Reading through Brennan the first time left me in a lot of confusion, lost in a flurry of new vocabulary and new ideas and new authors. However, reading it again in the context of the rest of the authors on affect in the rest of the courses helped me to understand what Brennan was saying more clearly. If the implications about affect and its effect on social theory are true, then Brennan's research may be just as important as any other theorist's.
What caught my eye the most out of the book was Chapter Three: Transmission in Groups. This almost parallels Ahmed's affective ecologies and Rice's affective economies. As Brennan says, "the theory of the transmission of affect is always and already, given this definition, a theory of the group" (Brennan 51). Without the group, there would obviously be no transmitting of affect. But given that almost everything that we do, understand, and experience is influenced in some way or other by a group, the transmission of affect has a profound impact. Brennan goes on to say that affects can be influenced by different cultures, interests, and many other phenomena that are all around us. Brennan, like many other social theorists and psychologists, has found something intriguing about the "group mind," except that Brennan labels it as affect.
I think one of the most insightful things from Brennan's book was the amount of importance on the physical during the transmission of affect. In a group or social setting, pheromones, hormones, and other physiological details like visual cues from one individual can spread to the whole group. Brennan uses the example of crowd violence being "attributed to the action of images in the first instance, and it is clear that an image itself will trigger an increase or decrease in certain hormone levels" (Brennan 72). These hormone levels will then spread and transmit to the rest of the group.
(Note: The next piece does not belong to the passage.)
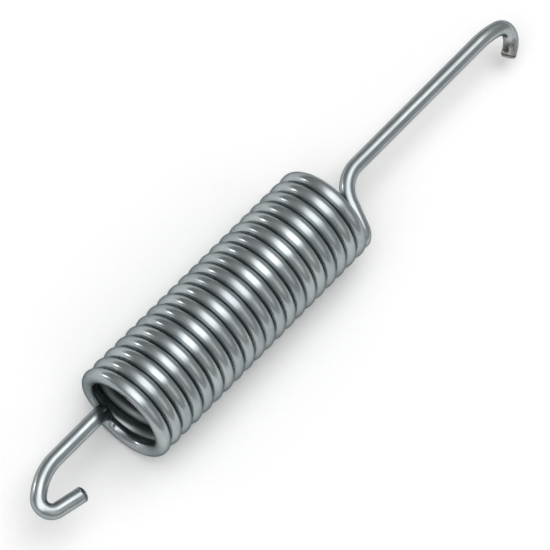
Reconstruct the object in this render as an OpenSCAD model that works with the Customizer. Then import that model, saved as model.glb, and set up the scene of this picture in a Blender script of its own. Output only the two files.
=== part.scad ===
// Tension spring for a hung drum or tub, wound from one piece of round wire.
// The coil is close-wound and left-handed, with its axis along X.  At each end the wire
// leaves the last turn, crosses towards the middle and runs out along X to an open hook.
// The spring is drawn lying on its coil: Z is up, and the floor is at Z = 0.

/* [Wire] */
// Diameter of the wire
wire_d = 4; // [3.5:0.1:4.8]
// Length of the ground bevel round each cut end
end_bevel = 0.5; // [0.2:0.1:1]

/* [Coil] */
// Outside diameter of the coil
coil_od = 28.5; // [24:0.5:36]
// Quarter turns wound, an odd number so that the long arm leaves from the side
quarter_turns = 81; // [41:4:121]
// Space between neighbouring turns
turn_gap = 0.0572; // [0.0172:0.02:0.3972]
// How far the wound coil is rolled about its axis where it lies
roll = 7.5; // [0:2.5:45]

/* [Short hook] */
// Height of the shank's side of the hook above the coil's axis, in the hook's plane
short_offset = 4.3; // [3.6:0.1:5.2]
// Distance from the first turn out to the knee
short_knee_out = 3.5; // [3:0.5:8]
// Straight shank from the knee to the hook's first bend
short_shank = 23.2; // [19:0.1:40]
// Angle of the hook's first bend
short_bend = 40; // [20:5:60]
// Side of the hook from its first bend to the corner of its seat
short_side = 12.5; // [11:0.5:18]
// Angle that the seat turns through
short_seat_turn = 128; // [100:2:140]
// Inside radius of the seat
short_seat_r = 1.3; // [1:0.1:4]
// Length from the corner of the seat to the cut end
short_tip = 14.7; // [10:0.1:20]

/* [Long arm] */
// Height of the arm above the coil's axis, in the short hook's plane
long_offset = 3; // [2:0.1:5]
// Distance from the last turn out to the knee
long_knee_out = 7.5; // [6:0.5:12]
// Straight arm from the knee to its hook's first bend
long_shank = 61.3; // [40:0.1:120]
// Angle between the planes of the two hooks
hook_twist = 45; // [0:5:90]
// Angle of the hook's first bend
long_bend = 18; // [10:1:40]
// Side of the hook from its first bend to the corner of its seat
long_side = 12.4; // [12:0.2:18]
// Angle that the seat turns through
long_seat_turn = 115; // [90:5:130]
// Inside radius of the seat
long_seat_r = 3.4; // [2:0.1:5]
// Length from the corner of the seat to the cut end
long_tip = 10.5; // [10:0.1:16]

/* [Bends] */
// Bend radius where the wire leaves the first turn
short_leg_r = 4; // [3.5:0.1:6]
// Bend radius of the short hook's knee
short_knee_r = 5; // [4:0.5:8]
// Bend radius of the short hook's first bend
short_bend_r = 16.5; // [10:0.5:20]
// How far the last turn rises before it bends inwards
long_leg_rise = 6; // [5:0.5:9]
// Bend radius where the wire leaves the last turn
long_leg_r = 6; // [5:0.5:9]
// Bend radius of the long arm's knee
long_knee_r = 6; // [4:0.5:9]
// Bend radius of the long arm's first bend
long_bend_r = 24; // [12:1:30]

/* [Hidden] */
$fn = 48;

wire_r = wire_d / 2;
coil_r = (coil_od - wire_d) / 2;
pitch = wire_d + turn_gap;

// Each half turn is half a ring, leaned to and fro about the level diameter, so that the
// ends of neighbouring halves meet square: a pitch is four leans of one radius.
lean = asin(pitch / (4 * coil_r));
joint_r = coil_r * cos(lean);
half_turns = floor(quarter_turns / 2);
coil_len = quarter_turns * pitch / 4;

// A corner may use this share of the straight wire between it and the next corner
corner_share = 0.98;

// Bending thins the wire: straight wire stands this much proud of bent wire all round, and
// runs this far into each bend, so that the two overlap in a small step and don't just touch.
proud = 0.03;
lap = 0.15;

function unit(v) = v / norm(v);
function bend_angle(p, i) =
    acos(unit(p[i] - p[i - 1]) * unit(p[i + 1] - p[i]));
function cut(p, r, i) =
    i <= 0 || i >= len(p) - 1 ? 0 : r[i - 1] * tan(bend_angle(p, i) / 2);
function room(p, r, i, j) =
    corner_share * norm(p[i] - p[j]) / max(cut(p, r, i) + cut(p, r, j), 0.001);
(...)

For me, this was a really significant discovery. Very simply, it makes sense -- many people can "feel" the mood of a room when the walk in or pick up the same attitude as those around them. But to know that affect is transmitted physiologically and influences how we think or act is something profound. And we can't really control it. The implications of Brennan's discoveries are just as important as any other writer -- Massumi, Rice, Ahmed -- and really set the precedent for our class in the rest of the semester to move on from pathetic appeals to affective ones.